Dalla serie di teschi, con cui tenta di esorcizzare la paura della fine, dopo il colpo di pistola che quasi lo uccide, alle gigantografie delle corolle di fiori. Dai ritratti e autoritratti in vari travestimenti su foto Polaroid, che vende a richiesta a cifre iperboliche, ai tentativi, presto abbandonati, di ridare spazio alla materia pittorica che la mostra documenta con una serie di poster di Mao ravvivati da dense pennellate. Dai grandi pannelli in cui camuffa le immagini sotto la pelle maculata di tute mimetiche militari, a quelli in cui sperimenta la tavolozza del caso urinando su una superficie color rame. Fino all’ultima opera della sua vita, stroncata da una banale operazione chirurgica: una riproduzione dell’Ultima cena di Leonardo ottenuta dal calco di una stampa da souvenir, in cui Warhol torna a cimentarsi con i grandi maestri del Rinascimento: mancano le sue Veneri di Botticelli color caramella ma c’è una Gioconda in bianco e nero a riquadri sovrapposti.
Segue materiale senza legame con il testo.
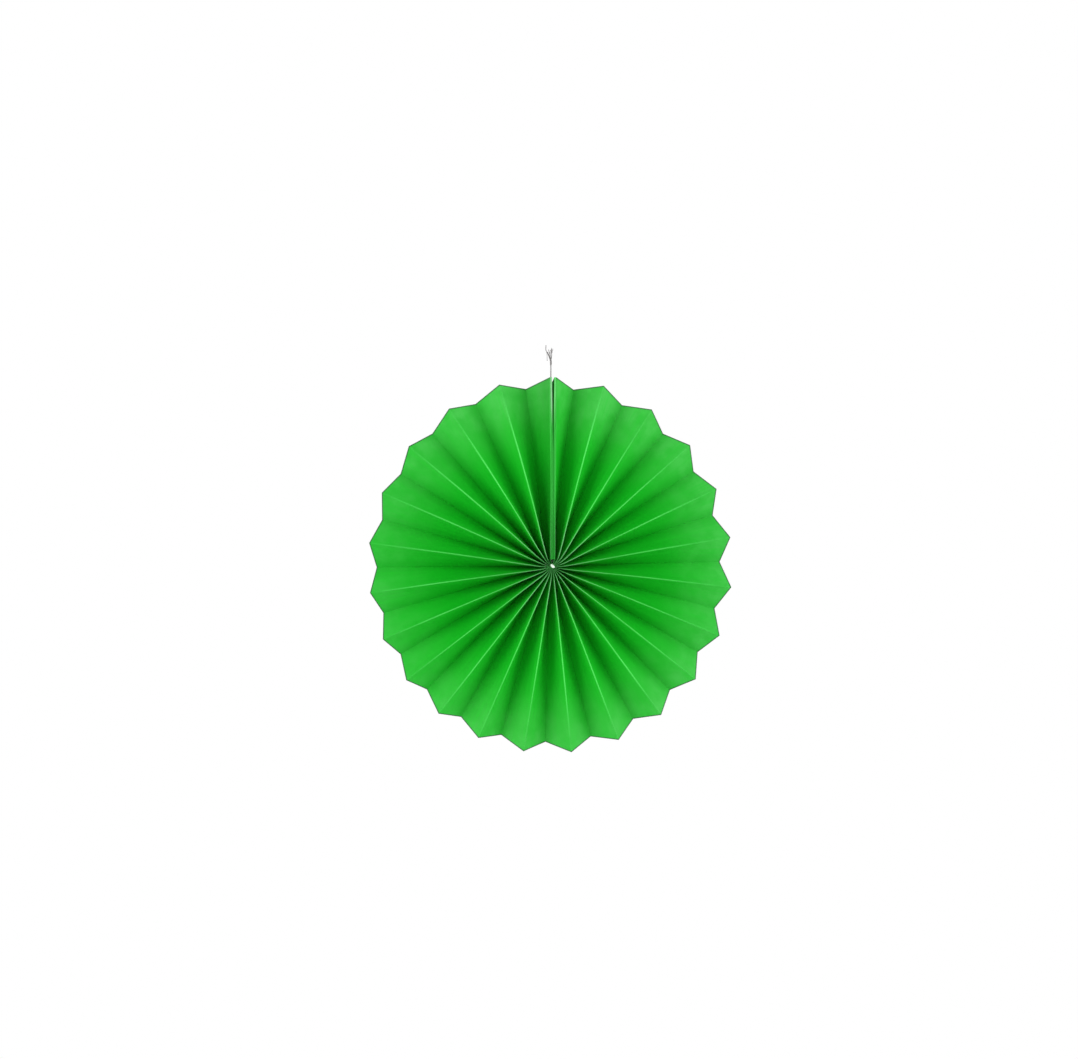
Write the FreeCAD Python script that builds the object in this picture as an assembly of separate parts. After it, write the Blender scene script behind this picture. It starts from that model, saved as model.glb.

Una galleria di icone che è quasi un diario di vizi e virtù del secondo scorcio di Novecento. Un promemoria così accattivante e smagliante che verrebbe voglia di continuare l’impresa, aggiornandolo con altre reliquie da leggenda, magari di altri paesi, confezionate alla maniera e nello spirito di. Come del resto hanno fatto altri sciagurati e sopravvalutati nipotini di Warhol, vedi per tutti Jeff Koons. Se l’arte abolisce il copyright, presta inesorabilmente il fianco agli imitatori senza pudore: era già successo a Duchamp. Warhol se l’è meritato: nonostante il suo notevole talento è stato, in fondo, un cattivo maestro. Un guastatore cui, pur onorando le sue intuizioni da apripista,potremo intentare più di una causa per danni.
Togliendo all’arte ogni aura, la copia che vale quanto e più dell’originale, ha finito per toglierle anche ogni identità. Per mescolare in intrecci perversi i sentieri dell’arte e della creatività: all’autore si può sostituire come lui ha fatto, la factory; al mistero della creazione l’inganno della pubblicità.
Warhol sosteneva di semplificare il linguaggio dell’arte per renderla accessibile a tutti, ma il processo che ha innescato ha finito per renderne irrilevanti le specificità, aumentare lo scarto, anche di comprensione, tra gli artisti di oggi e il loro pubblico. E infine la colpa più pesante, perfezionata in una catena di effetti a pioggia: sulla scia che ha tracciato, l’arte sdogana la merce e il consumo di merci ma finisce per trasformarsi in merce essa stessa. E per mettersi in vendita come merce qualunque. A determinarne senso e valore non è più la qualità o l’intenzione ma il mercato, non il valore d’uso ma quello di scambio. Il traguardo dell’arte non è più la profondità cui può introdurci ma la superficialità dello svago con cui ci intrattiene e alla fine ci annulla. Invece di liberarci ci rende più rassegnati e più schiavi. Per questo Warhol, nonostante l’inflazione degli eventi espositivi che continuano a celebrarlo e la sproporzione delle sue quotazioni, che rivaleggiano con quelle di un Caravaggio, continua a divertirci, ma ha smesso di stupirci. E persino – il destino peggiore per un’icona come lui – di farci rimpiangere la sua assenza.